Can the Jitter/runtime resolve down one level when calling foreach on an interface where a strongly typed enumerator exists? Or otherwise prevent boxing; can always just be for the foreach case.

There may need to be a pattern; for example the Interface enumerator returning result of call to strongly typed Enumerator.

Enumerating Dictionary doesn't allocate; however casting to an IDictionary then enumerating allocates. Shouldn't it follow the same code path as Dictionary?

var dict = new Dictionary<string, string>();
var idict = (IDictionary<string, string>)dict;

for (var i = 0; i < 1000000; i++)
{
    // Doesn't allocate
    foreach (var item in dict)
    {
        ;
    }
}

for (var i = 0; i < 1000000; i++)
{
    // Allocates 998k
    foreach (var item in idict)
    {
        ;
    }
}

allocs

@stephentoub
Member

Shouldn't it follow the same code path as Dictionary?

It does: the same Enumerator is returned. But when accessed via the interface, you're using the interface method that's typed to return IEnumerator<KeyValuePair<TKey,TValue>> rather than Dictionary<TKey, TValue>.Enumerator, so the struct gets boxed.

https://github.com/dotnet/coreclr/blob/master/src/mscorlib/src/System/Collections/Generic/Dictionary.cs#L269-L271

@benaadams
Contributor

IEnumerator<KeyValuePair<TKey, TValue>> IEnumerable<KeyValuePair<TKey, TValue>>.GetEnumerator() boxing should effect Dictionary equally?

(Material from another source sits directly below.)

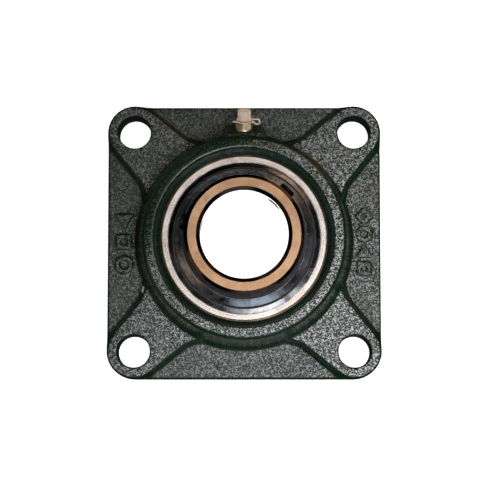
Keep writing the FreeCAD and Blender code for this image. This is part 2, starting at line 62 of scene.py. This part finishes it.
MOUNTS = {m["name"]: m for m in frame["record"]["mounts"]}
JOINTS = {j["name"]: j for j in frame["joints"]}
BEARING_CENTRE = Vector(JOINTS["insert_tilt"]["pos_m"])
BORE_R = MOUNTS["shaft_bore"]["dims"]["r_mm"] * MM
HOLE_OFFSET = MOUNTS["bolt_pattern"]["dims"]["spacing_x_mm"] / 2 * MM
HOLE_R = MOUNTS["bolt_pattern"]["dims"]["hole_r_mm"] * MM

# Between these heights or radii, one kind of surface gives way to another.
BACK_FACE_Z = (0.12 * MM, 0.35 * MM)
RECESS_TO_PAD_Z = (15 * MM, 19 * MM)
HUB_TOP_Z = (37 * MM, 41 * MM)
SEAT_RIM_Z = (37.6 * MM, 38.0 * MM)
SEAT_WALL_R = (50.9 * MM, 51.3 * MM)

# Inside these radii the sheet is dark: grease, and painted shade in the gap under the flinger and by the shaft.
FLINGER_GREASE_SHADE_R = 36.2 * MM
SEAL_GREASE_SHADE_R = 41.4 * MM

# Single marks that the real part carries.
PAINT_CHIP = (-59.7 * MM, -28.4 * MM, 15.5 * MM)
RUST_SPOT = (-13.0 * MM, -36.8 * MM, 40.2 * MM)

# ---------------------------------------------------------------- colours of the casting

ENAMEL_GREEN = (0.0035, 0.020, 0.0090)
ENAMEL_OLIVE = (0.0095, 0.0145, 0.0042)
# Painted sheen: level faces are painted lighter and greyer than the walls.
ENAMEL_LEVEL_SHEEN = (0.021, 0.035, 0.018)
# Painted glints on the sand's peaks.
PAINTED_GLINT = (0.74, 0.75, 0.77)
# Painted shade in the sand's pits.
SAND_PIT_SHADE = (0.0008, 0.0022, 0.0012)
# Painted shade in crevices.
CREVICE_SHADE = (0.0010, 0.0035, 0.0018)
# Painted shade on the bolt holes' walls.
HOLE_SHADE = (0.003, 0.006, 0.004)
IRON_DARK, IRON_LIGHT = (0.16, 0.155, 0.15), (0.34, 0.33, 0.31)
CHIPPED = (0.62, 0.60, 0.57)


# ---------------------------------------------------------------- shader helpers

def new_material(name):
    """An empty material: its node tree and its Principled shader."""
    made = bpy.data.materials.new(name)
    made.use_nodes = True
    tree = made.node_tree
    tree.nodes.clear()
    out = tree.nodes.new("ShaderNodeOutputMaterial")
    shader = tree.nodes.new("ShaderNodeBsdfPrincipled")
    tree.links.new(shader.outputs["BSDF"], out.inputs["Surface"])
    return made, tree, shader


def feed(tree, socket, value):
    """Sets a socket, or links it when value is another node's output."""
    if isinstance(value, bpy.types.NodeSocket):
        tree.links.new(value, socket)
    elif isinstance(value, tuple) and len(value) == 3 and socket.type == "RGBA":
        socket.default_value = (*value, 1.0)
    else:
        socket.default_value = value


def add(tree, kind, inputs=None, **settings):
    """A new node with its settings and inputs."""
    node = tree.nodes.new(kind)
    for key, value in settings.items():
        setattr(node, key, value)
    for key, value in (inputs or {}).items():
        feed(tree, node.inputs[key], value)
    return node


def finish_shader(tree, shader, **looks):
    """Feeds the shader's inputs, named with _ for a space."""
    for key, value in looks.items():
        feed(tree, shader.inputs[key.replace("_", " ")], value)


def maths(tree, operation, a, b=0.0):
    """Output of one Math node."""
    return add(tree, "ShaderNodeMath", {0: a, 1: b}, operation=operation).outputs[0]


def times(tree, a, b):
    """Product of two values."""
    return maths(tree, "MULTIPLY", a, b)


def minus(tree, a, b):
    """a less b."""
    return maths(tree, "SUBTRACT", a, b)


def fade(tree, value, low, high, to_low=0.0, to_high=1.0):
    """value mapped smoothly from low..high to to_low..to_high."""
    inputs = {0: value, 1: low, 2: high, 3: to_low, 4: to_high}
    return add(tree, "ShaderNodeMapRange", inputs, interpolation_type="SMOOTHSTEP").outputs[0]


def colour_mix(tree, share, a, b):
    """Two colours mixed by the second one's share."""
    inputs = {0: share, 6: a, 7: b}
    return add(tree, "ShaderNodeMix", inputs, data_type="RGBA").outputs[2]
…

Wouldn't it be IDictionaryEnumerator IDictionary.GetEnumerator() on this line? https://github.com/dotnet/coreclr/blob/master/src/mscorlib/src/System/Collections/Generic/Dictionary.cs#L682

@benaadams
Contributor

Ah, that's non-generic

@stephentoub
Member

boxing should effect Dictionary equally?

No, it has a strongly-typed struct Enumerator that's returned from its GetEnumerator() method:
https://github.com/dotnet/coreclr/blob/master/src/mscorlib/src/System/Collections/Generic/Dictionary.cs#L265-L267

foreach binds to this pattern more tightly than it does to the interface implementation.

@benaadams
Contributor

Obviously is been this way for years; but could there any potential work around similar to the one for arrays?

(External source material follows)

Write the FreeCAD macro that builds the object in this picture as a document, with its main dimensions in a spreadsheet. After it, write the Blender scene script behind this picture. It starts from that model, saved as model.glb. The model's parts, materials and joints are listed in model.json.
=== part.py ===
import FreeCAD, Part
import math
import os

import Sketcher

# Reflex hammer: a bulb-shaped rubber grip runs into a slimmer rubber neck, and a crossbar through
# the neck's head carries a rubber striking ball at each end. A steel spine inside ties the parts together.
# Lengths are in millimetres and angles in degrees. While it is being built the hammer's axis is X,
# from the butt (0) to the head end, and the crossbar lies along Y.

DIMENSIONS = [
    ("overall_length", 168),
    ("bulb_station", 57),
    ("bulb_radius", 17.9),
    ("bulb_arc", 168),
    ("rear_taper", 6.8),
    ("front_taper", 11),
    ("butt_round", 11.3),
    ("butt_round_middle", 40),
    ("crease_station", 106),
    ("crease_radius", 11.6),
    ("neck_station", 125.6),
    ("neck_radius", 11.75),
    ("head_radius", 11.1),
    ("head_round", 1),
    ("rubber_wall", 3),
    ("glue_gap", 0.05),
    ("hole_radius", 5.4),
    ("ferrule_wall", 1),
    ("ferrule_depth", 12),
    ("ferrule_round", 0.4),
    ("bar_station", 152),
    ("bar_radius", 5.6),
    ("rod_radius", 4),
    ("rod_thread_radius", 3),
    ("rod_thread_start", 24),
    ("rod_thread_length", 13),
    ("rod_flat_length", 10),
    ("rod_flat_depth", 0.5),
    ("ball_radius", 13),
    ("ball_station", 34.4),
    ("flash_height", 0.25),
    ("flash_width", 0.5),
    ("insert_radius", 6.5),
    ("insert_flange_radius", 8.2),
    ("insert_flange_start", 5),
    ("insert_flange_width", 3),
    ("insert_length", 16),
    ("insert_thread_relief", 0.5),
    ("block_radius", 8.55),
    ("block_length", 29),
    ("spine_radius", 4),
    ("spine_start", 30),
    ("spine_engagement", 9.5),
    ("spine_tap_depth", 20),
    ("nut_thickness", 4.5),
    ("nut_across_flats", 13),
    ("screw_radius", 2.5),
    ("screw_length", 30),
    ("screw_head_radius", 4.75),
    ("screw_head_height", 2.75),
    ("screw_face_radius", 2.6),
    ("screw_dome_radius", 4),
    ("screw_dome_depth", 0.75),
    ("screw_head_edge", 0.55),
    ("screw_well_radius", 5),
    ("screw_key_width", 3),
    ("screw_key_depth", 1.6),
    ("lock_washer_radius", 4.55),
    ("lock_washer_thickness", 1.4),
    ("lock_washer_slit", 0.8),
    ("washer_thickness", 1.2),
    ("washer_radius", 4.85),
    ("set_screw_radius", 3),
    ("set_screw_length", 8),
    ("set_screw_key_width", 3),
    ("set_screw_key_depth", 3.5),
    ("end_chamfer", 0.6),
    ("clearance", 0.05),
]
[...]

var array = new string[0];
var iList = (IList<string>)array;

for (var i = 0; i < 1000000; i++)
{
    // Doesn't allocate
    foreach (var item in array)
    {
        ;
    }
}

for (var i = 0; i < 1000000; i++)
{
    // Doesn't allocate
    foreach (var item in iList)
    {
        ;
    }
}

dsd

Doesn't alloc obv in picture (comment is wrong)

@stephentoub
Member

Are you specifically concerned about the case of iterating over an empty Dictionary via the interface? That's the only one that array optimizes in this way.

@benaadams
Contributor

Ah yeah :( For reference:

array-enumerator-allocating

Was wondering if the was some kind of pattern that could be introduced, for example if the interface enumerator returned the result of the strongly typed enumerator function:

IEnumerator<KeyValuePair<TKey, TValue>> IEnumerable<KeyValuePair<TKey, TValue>>.GetEnumerator() {
            return GetEnumerator();
        }

The jit could resolve down one level; and bind to the strongly typed enumerator?

@mikedn
Contributor
mikedn commented Sep 18, 2015

The jit could resolve down one level; and bind to the strongly typed enumerator?

It could, in certain cases. This is related to devirtualization, see #1532 as well.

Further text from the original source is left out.